With the likely huge negative effect of thousands or millions of lives being lost, should ECOWAS not just focus solely on dialogue and negotiation to bring about desired result? Akinboye said the fact that the regional leaders decided to use peaceful means informed their visit to The Gambia. “But I do not think this man is ready to shift ground, even if they make further negotiations,” he said. “I agree that the initial peaceful efforts may not be sufficient yet, but I do not see him yielding ground, maybe if it were to be another person.” He believed that the issue of sit-tightism on the part of African rulers should be repelled.
On her part, Popoola said dialogue only buys time for the oppressors, who either perpetuate themselves in power, suppress or weaken the opposition, as well as, weaken the hope of the electorate, who voted.
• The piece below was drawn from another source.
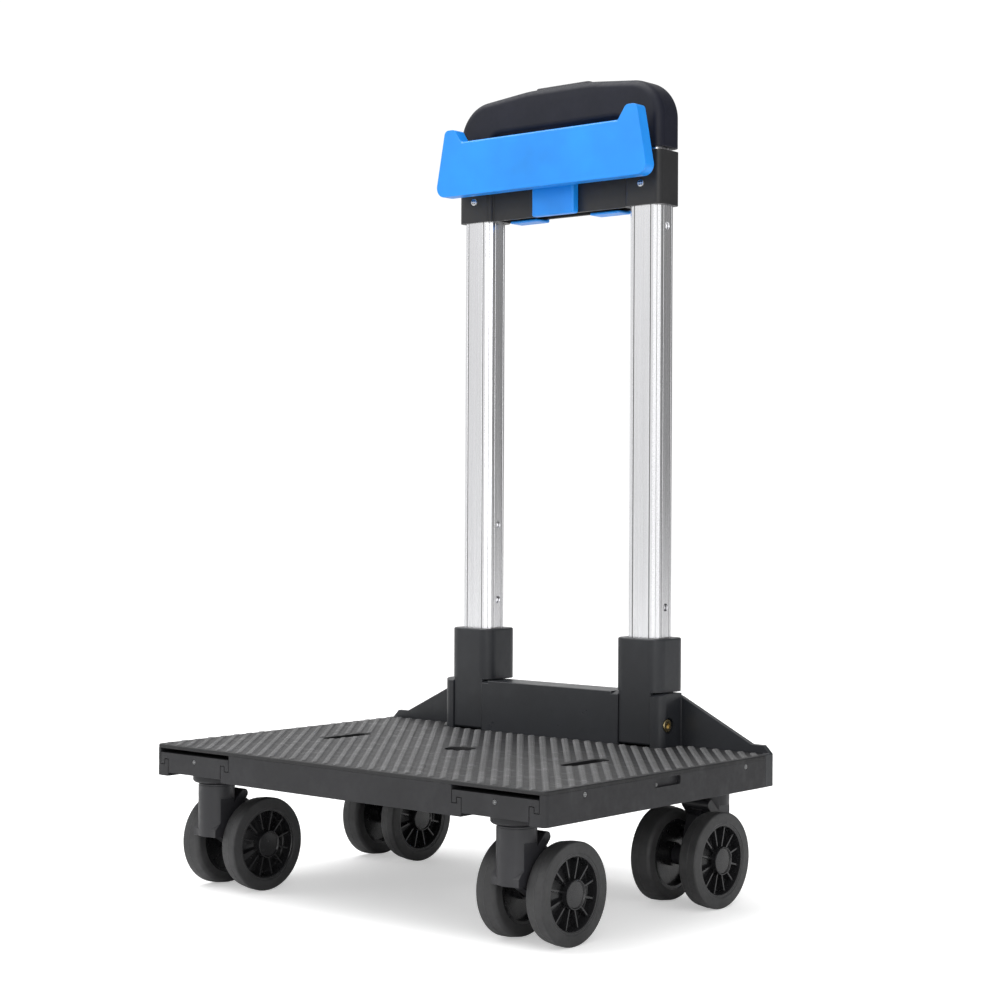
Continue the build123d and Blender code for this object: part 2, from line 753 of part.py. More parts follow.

It also undermines the constitution, which is already clear in The Gambia case as to what must be done. The university teacher argued that dialogue might be useful, when dealing with a gentleman, which Jammeh is not.
“There is a report that he may be moving to Mauritania, but never underestimate Jammeh. What if he stays in The Gambia? The implication is that ECOWAS and the international community must thread with caution,” she said. Nonetheless, Popoola is of the view that one of the solutions to the crisis is for ECOWAS to employ both the constitutional and other diplomatic methods. She said: “One constitutional method is to engage stakeholders to convince Jammeh to handover power, while he seeks constitutional redress on the outcome of the election.
“Another option is to engage world leaders that have Jammeh’s ear to convince him to handover and possibly offer him asylum like Obasanjo did to Charles Taylor. West Africa cannot afford another bloody internal crisis and not even The Gambia, the poorest state on the west coast, with the lowest human development indices. Dialogue is a better option to violent disruption, especially if the time, energy and resources that will be expended in the post conflict rebuilding would be huge,” she explained.